And just to make you run down the street naked, pulling your hair out and screaming …
Former president George W. Bush told CNN’s Candy Crowley last week that the United States was “fortunate to have men and women who work hard at the CIA serving on our behalf. These are patriots.”
“These are good people. Really good people.”
Former Vice President Dick Cheney told the New York Times that claims that the CIA was out of bounds or that the interrogation program was a rogue operations were “a bunch of hooey.”
“The program was authorized. The agency did not want to proceed without authorization, and it was also reviewed legally by the Justice Department before they undertook the program,” Cheney said.
And did we impeach him? No, we did not.
I just needed to say that.
Aaaaarghhh. Cheney oughta be in jail. I just needed to say that.
1Feinstein’s floor statement is full of facts that blow Cheney’s bloviation apart. Props to John McCain for his support of the report now on the Senate floor following Sen. Feinstein.

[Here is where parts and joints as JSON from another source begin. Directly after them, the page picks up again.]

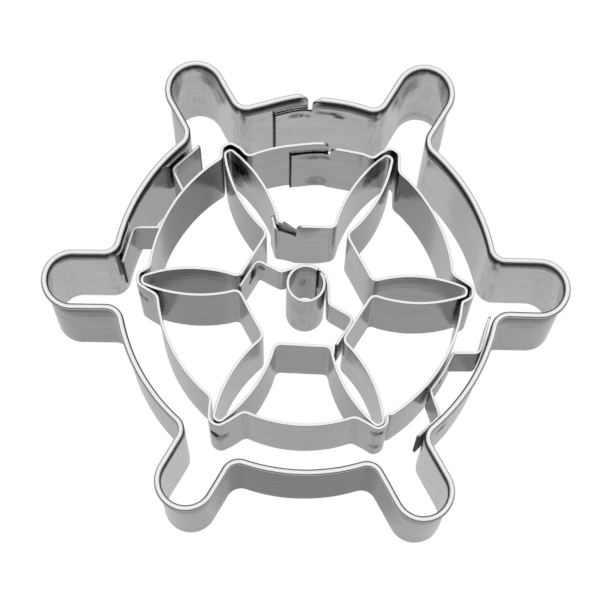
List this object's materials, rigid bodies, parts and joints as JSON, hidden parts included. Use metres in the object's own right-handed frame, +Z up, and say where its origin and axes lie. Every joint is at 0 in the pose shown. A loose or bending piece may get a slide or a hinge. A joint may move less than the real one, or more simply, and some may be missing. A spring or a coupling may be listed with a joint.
{
  "type": "embossing cookie cutter",
  "caption": "Ship's wheel cookie cutter of bent, spot-welded steel strips: an outer cutting band with a rolled rim and a shorter ring, spokes and hub tube that emboss the dough",
  "frame": {"origin": "centre of the footprint, on the table that the cutting edge rests on", "axes": "+X points through the right-hand handle, +Y points to the arc with the lap seams, +Z points up to the rolled rim"},
  "size_m": [0.0756, 0.0678, 0.022],
  "materials": {
    "outer_cutting_band": "satin mill finish",
    "inner_ring_band": "satin mill finish",
    "spoke_band": "satin mill finish",
    "centre_tube": "satin mill finish",
    "hub_bridge_strap": "satin mill finish",
    "left_bridge_strap": "satin mill finish",
    "right_bridge_strap": "satin mill finish"
  },
  "bodies": {
    "root": {"outer_cutting_band": "outer_cutting_band", "inner_ring_band": "inner_ring_band", "spoke_band": "spoke_band", "centre_tube": "centre_tube", "hub_bridge_strap": "hub_bridge_strap", "left_bridge_strap": "left_bridge_strap", "right_bridge_strap": "right_bridge_strap"}
  },
  "joints": []
}
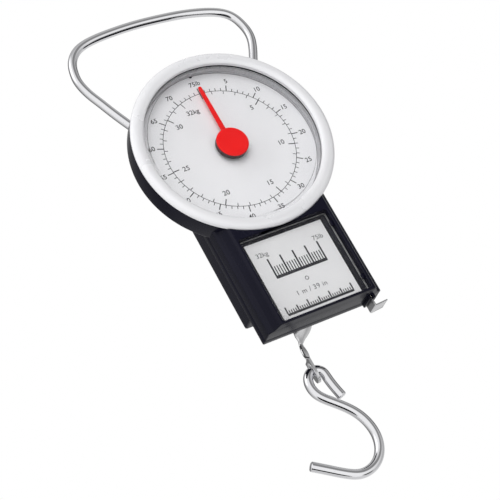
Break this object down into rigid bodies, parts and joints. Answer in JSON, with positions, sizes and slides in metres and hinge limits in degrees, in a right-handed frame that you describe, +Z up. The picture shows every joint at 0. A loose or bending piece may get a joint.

2Yes, Cheney belongs in jail–but not in Club Fed–put him in the general population in the worst damn prison facility we’ve got.
3Let this be his epitaph: Dick “Heinrich Himmler” Cheney.
4Perhaps we need a Truth and Reconciliation Commission similar to the one that took place in South Africa. No one would be punished for their actions, which they wouldn’t have been anyway, but at least the light of day will have been shown on the program and those who participated. And the added benefit would be that the international court system would have more information to prosecute if any of the bast*ards decide to leave the country.
5There are not enough replacement hearts in the entire world to heal the monstrosity that is Dick (he really is one) Cheney.
6He and his acolyte Bush (who will never, ever please his daddy) worshiping at the pseudo penis of big guns to make up for their failures, belong in prison, preferably one that is like the flag of our country…unlit dark (blue) chambers, stars of light on the guards headlamps, red blood from beatings and a white shroud the only way they could leave. They should be buried outside, or under an unmarked outhouse at Arlington for they are traitors of the worst sort. Impeached–heck put them in the spaces they thought were okay for people who were given no rights…it’s a nightmare of my country right or wrong…because it’s so wrong. They are chickenshit and distancing themselves as fast as they can…Bush couldn’t put the orange flight suit on and strut around fast enough—his new orange suit will honor his actions so much more…a real “mission accomplished” for The US.
Channey will never see jail…
7he is not a minority in a hoodie so is safe from the police.
I didn’t even vote for these b******s, much the opposite, but they still make me ashamed to be an American.
A one-page list of key points, clickable for more info if you can stomach it:
http://www.washingtonpost.com/wp-srv/special/national/cia-interrogation-report/key-findings/
8@HollyAnna
If you’re not a connoisseur of prisons, and you don’t want Dickie C incarcerated in just any old prison, may I suggest …
Block C, Estelle High Security Unit, a Texas vintage, located on beautiful FM3478 near Huntsville.
Or for a more national flavor, try the “Administrative Maximum Facility (ADX)” at Florence, Colorado.
Nothing so says “we want you” like a visitor’s door that pressurizes the room when it closes. You just know nothing is getting in cause even air can’t get out.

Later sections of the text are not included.